═══ Given data ═══
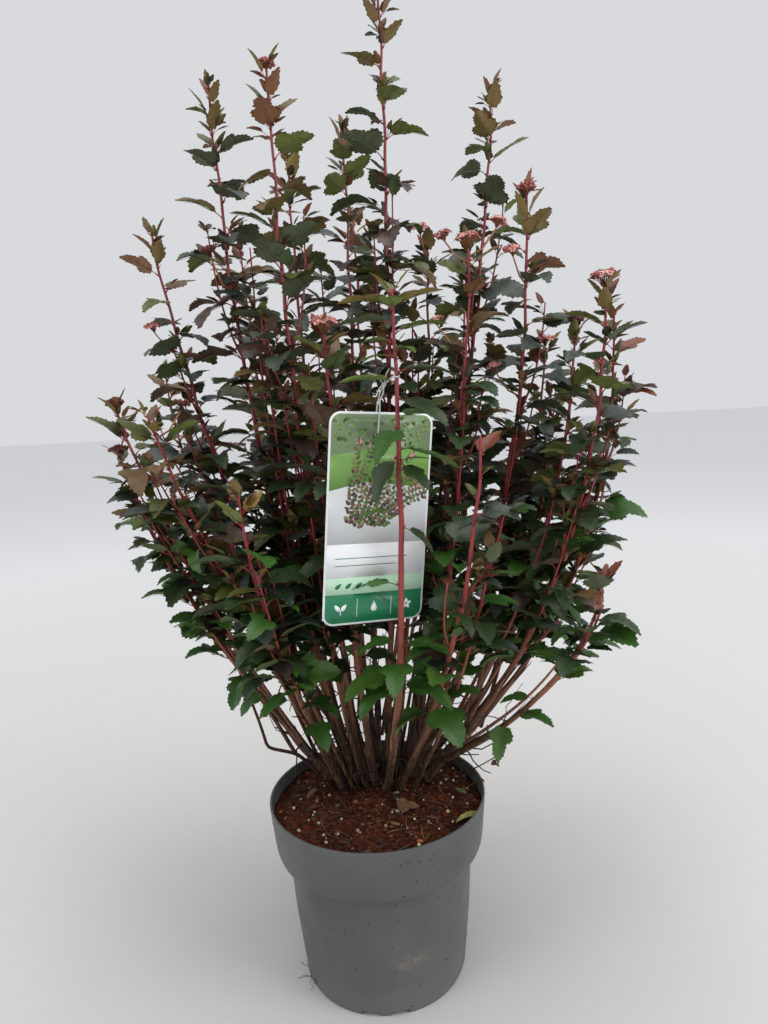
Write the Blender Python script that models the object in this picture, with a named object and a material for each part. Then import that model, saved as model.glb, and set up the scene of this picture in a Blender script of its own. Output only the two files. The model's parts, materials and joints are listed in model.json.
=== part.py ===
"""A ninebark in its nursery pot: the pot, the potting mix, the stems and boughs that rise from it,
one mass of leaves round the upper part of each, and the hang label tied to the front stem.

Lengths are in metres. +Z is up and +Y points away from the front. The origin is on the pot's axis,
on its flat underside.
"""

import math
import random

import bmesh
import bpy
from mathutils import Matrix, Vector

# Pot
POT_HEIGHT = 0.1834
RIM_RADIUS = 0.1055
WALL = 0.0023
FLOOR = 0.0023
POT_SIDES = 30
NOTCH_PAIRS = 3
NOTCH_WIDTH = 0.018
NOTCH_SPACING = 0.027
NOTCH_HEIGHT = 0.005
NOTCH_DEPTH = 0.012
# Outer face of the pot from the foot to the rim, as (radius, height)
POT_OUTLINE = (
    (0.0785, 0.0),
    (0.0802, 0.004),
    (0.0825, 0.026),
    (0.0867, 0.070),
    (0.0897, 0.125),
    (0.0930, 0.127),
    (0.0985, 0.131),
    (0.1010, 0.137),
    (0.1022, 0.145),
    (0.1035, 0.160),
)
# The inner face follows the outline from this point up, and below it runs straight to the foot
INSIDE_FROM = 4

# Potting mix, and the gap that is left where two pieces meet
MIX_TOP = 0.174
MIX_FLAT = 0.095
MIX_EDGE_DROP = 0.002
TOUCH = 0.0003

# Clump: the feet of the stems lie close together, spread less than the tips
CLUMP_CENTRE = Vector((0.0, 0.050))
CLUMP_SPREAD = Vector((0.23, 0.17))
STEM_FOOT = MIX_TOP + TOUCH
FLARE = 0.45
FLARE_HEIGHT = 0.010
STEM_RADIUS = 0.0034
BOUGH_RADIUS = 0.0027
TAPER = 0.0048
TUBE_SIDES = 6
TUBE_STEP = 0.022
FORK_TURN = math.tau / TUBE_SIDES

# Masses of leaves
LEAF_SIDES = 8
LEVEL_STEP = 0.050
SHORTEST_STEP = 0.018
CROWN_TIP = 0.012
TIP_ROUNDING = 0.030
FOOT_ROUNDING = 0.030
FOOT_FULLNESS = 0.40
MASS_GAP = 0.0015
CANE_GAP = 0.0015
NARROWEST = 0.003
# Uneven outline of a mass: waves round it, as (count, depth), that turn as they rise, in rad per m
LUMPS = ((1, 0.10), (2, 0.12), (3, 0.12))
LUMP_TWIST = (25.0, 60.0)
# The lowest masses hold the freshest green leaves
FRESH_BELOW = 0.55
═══
*Your goal*: Using the data above, output each line exactly.

*Response to this task*:
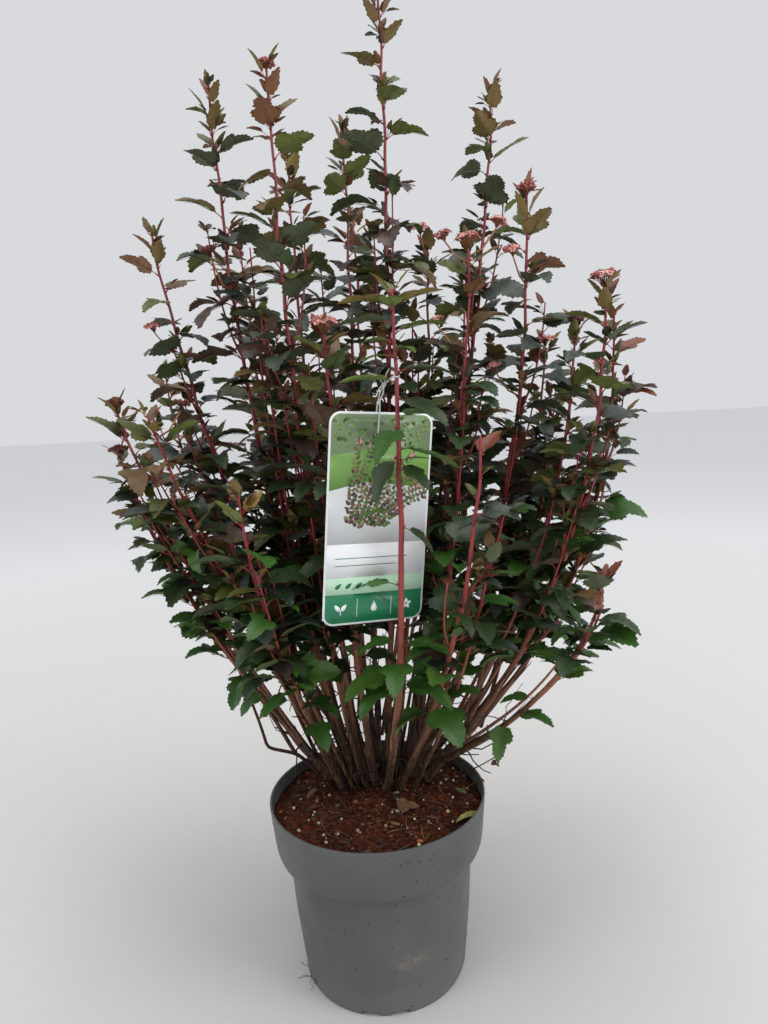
Write the Blender Python script that models the object in this picture, with a named object and a material for each part. Then import that model, saved as model.glb, and set up the scene of this picture in a Blender script of its own. Output only the two files. The model's parts, materials and joints are listed in model.json.
=== part.py ===
"""A ninebark in its nursery pot: the pot, the potting mix, the stems and boughs that rise from it,
one mass of leaves round the upper part of each, and the hang label tied to the front stem.

Lengths are in metres. +Z is up and +Y points away from the front. The origin is on the pot's axis,
on its flat underside.
"""

import math
import random

import bmesh
import bpy
from mathutils import Matrix, Vector

# Pot
POT_HEIGHT = 0.1834
RIM_RADIUS = 0.1055
WALL = 0.0023
FLOOR = 0.0023
POT_SIDES = 30
NOTCH_PAIRS = 3
NOTCH_WIDTH = 0.018
NOTCH_SPACING = 0.027
NOTCH_HEIGHT = 0.005
NOTCH_DEPTH = 0.012
# Outer face of the pot from the foot to the rim, as (radius, height)
POT_OUTLINE = (
    (0.0785, 0.0),
    (0.0802, 0.004),
    (0.0825, 0.026),
    (0.0867, 0.070),
    (0.0897, 0.125),
    (0.0930, 0.127),
    (0.0985, 0.131),
    (0.1010, 0.137),
    (0.1022, 0.145),
    (0.1035, 0.160),
)
# The inner face follows the outline from this point up, and below it runs straight to the foot
INSIDE_FROM = 4

# Potting mix, and the gap that is left where two pieces meet
MIX_TOP = 0.174
MIX_FLAT = 0.095
MIX_EDGE_DROP = 0.002
TOUCH = 0.0003

# Clump: the feet of the stems lie close together, spread less than the tips
CLUMP_CENTRE = Vector((0.0, 0.050))
CLUMP_SPREAD = Vector((0.23, 0.17))
STEM_FOOT = MIX_TOP + TOUCH
FLARE = 0.45
FLARE_HEIGHT = 0.010
STEM_RADIUS = 0.0034
BOUGH_RADIUS = 0.0027
TAPER = 0.0048
TUBE_SIDES = 6
TUBE_STEP = 0.022
FORK_TURN = math.tau / TUBE_SIDES

# Masses of leaves
LEAF_SIDES = 8
LEVEL_STEP = 0.050
SHORTEST_STEP = 0.018
CROWN_TIP = 0.012
TIP_ROUNDING = 0.030
FOOT_ROUNDING = 0.030
FOOT_FULLNESS = 0.40
MASS_GAP = 0.0015
CANE_GAP = 0.0015
NARROWEST = 0.003
# Uneven outline of a mass: waves round it, as (count, depth), that turn as they rise, in rad per m
LUMPS = ((1, 0.10), (2, 0.12), (3, 0.12))
LUMP_TWIST = (25.0, 60.0)
# The lowest masses hold the freshest green leaves
FRESH_BELOW = 0.55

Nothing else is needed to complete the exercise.